More than 100 million years ago dinosaurs roamed the area that is now Somervell County. The Paluxy River has some of the best-preserved tracks found in the continental United States. Much of the excavation on these tracks was done by Roland T. Bird of the American Museum of Natural History in New York. That museum, the University of Texas, the Smithsonian Institution, and several local museums retain samples. Local efforts to protect and preserve tracks imbedded along the river resulted in the foundation of Dinosaur Valley State Park, a 1,523-acre facility formally dedicated in 1970. Prior to European settlement of North America, the area was inhabited by American Indians, particularly members of the Caddo groups and Tonkawas. The southern edge of the Wichita Confederacy of Caddos extended into this area, although the Tonkawas were the major tribal group. Apaches and Comanches came into the area periodically. The first permanent Anglo settler was Charles E. Barnard, who established an Indian trading post in the late 1840s with his brother, George Barnard, for whom George's Creek was named. Charles's wife, Juana Cavasos Barnardqv, was the granddaughter of Don Narciso Cavasos, recipient of the largest Spanish land grant in Texas. She had been captured by Comanches in South Texas and ransomed by the Barnards. Barnard's Mill, built in 1860, was the first building at the site that is now Glen Rose. The mill is still standing and is listed on the National Register of Historic Places. During most of the 1850s and early 1860s the Barnard's Mill settlement was a part of Johnson County. In 1866 the area was included in a new county, Hood, marked off entirely from Johnson County. Somervell County was established in 1875, when residents in southern Hood and northern Bosque counties petitioned for a new county because of their separation from markets and seats of government. The county, taken completely from Hood County, was named for Alexander Somervell, who led an expedition to Mexico under the Republic of Texas. The first and only county seat is Glen Rose, named in 1872. Other early communities included Wilcox, Rainbow, Nemo, and Glass. The census of 1880 indicated a population of 2,649, with only 132 in Glen Rose. At that time Somervell County had a black population of twenty-four.

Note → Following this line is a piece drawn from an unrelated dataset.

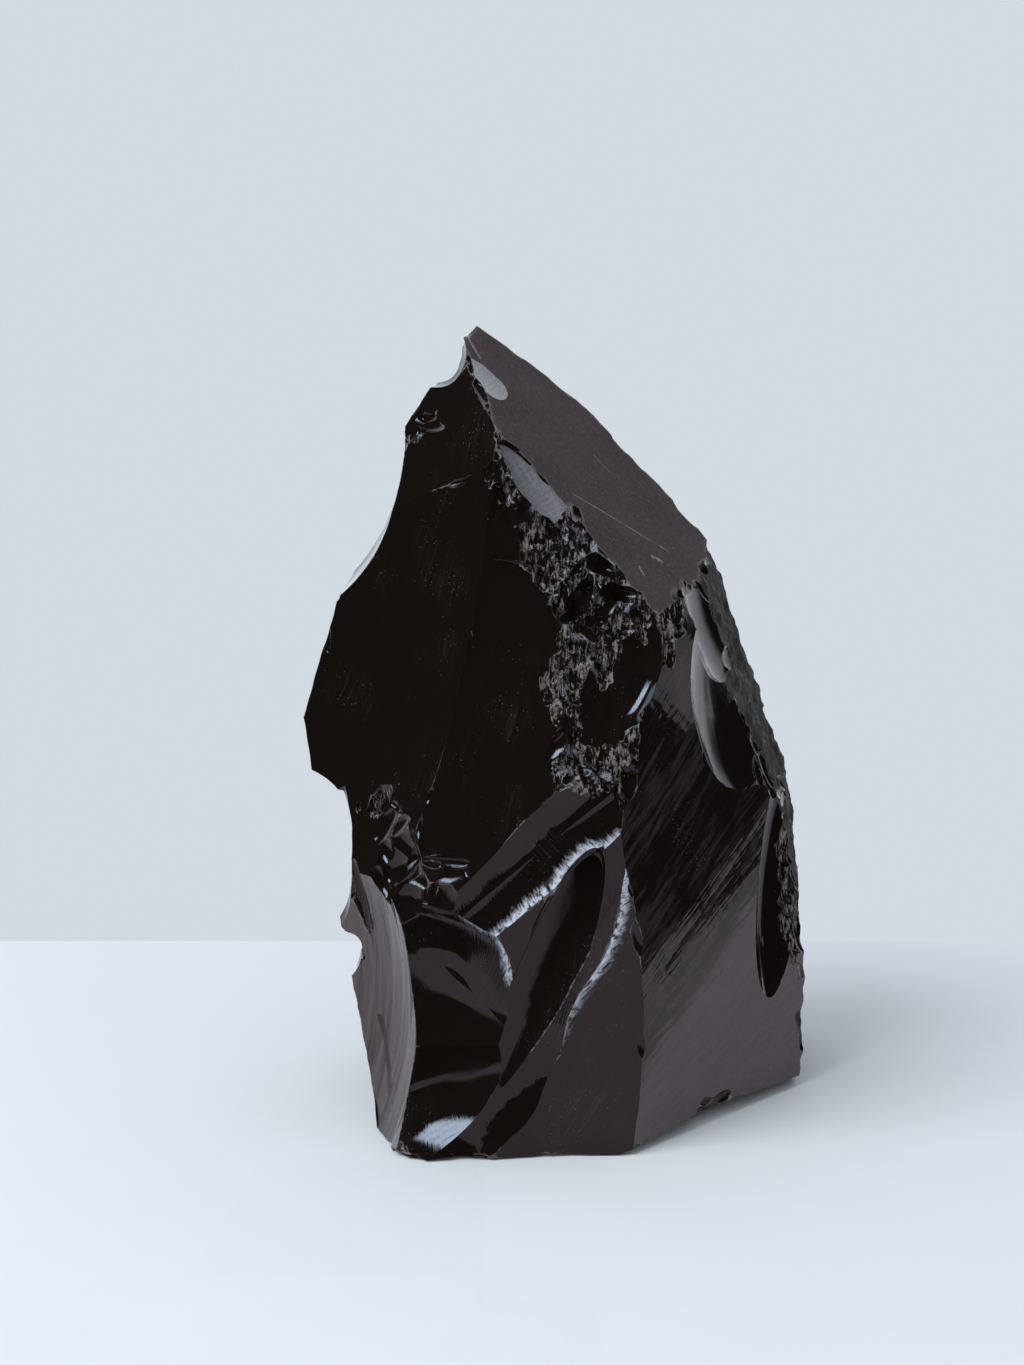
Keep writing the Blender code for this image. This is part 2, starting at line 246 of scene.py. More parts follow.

Glen Rose was the center of activity for the county during the last two decades of the nineteenth century. A Baptist college was organized in 1879 and sold to the Paluxy Baptist Association the next year. In 1889 the northern Presbyterians opened Glen Rose Collegiate Institute. Four periodicals were published in Glen Rose during these decades; the Glen Rose Citizen, the Glen Rose Falcon, and the Glen Rose Herald were local newspapers, while the Monthly Baptist Standard had a wider circulation. A public school system was started in 1896, eventually eclipsing the private college. In spite of the county seat's prominence, Somervell remained an agricultural county, the primary product being livestock. This may account for the importance of People's party politics. Although the county usually voted Democratic, third parties did have considerable support. In 1892 the Populist ticket carried Somervell County. The county entered the twentieth century with a population of 3,498. A tornado destroyed thirty-six buildings in Glen Rose in 1902. The population peaked at 3,931 in 1910 and then declined to a low of 2,542 by 1950. The county had twenty-one rural schools operating by 1910, and Glen Rose had become something of a health resort because of the local mineral springs. Over 600 farms were operational in 1910, but almost half of these were tenant run (see FARM TENANCY). During the 1920s the county gained a reputation as the "Moonshine Capital of Central Texas." In a move by the Texas Rangersqv in 1923 to clean out illegal liquor operations, forty local men were arrested including the county sheriff and county attorney (see MOONSHINING). By 1930 the county had no black residents.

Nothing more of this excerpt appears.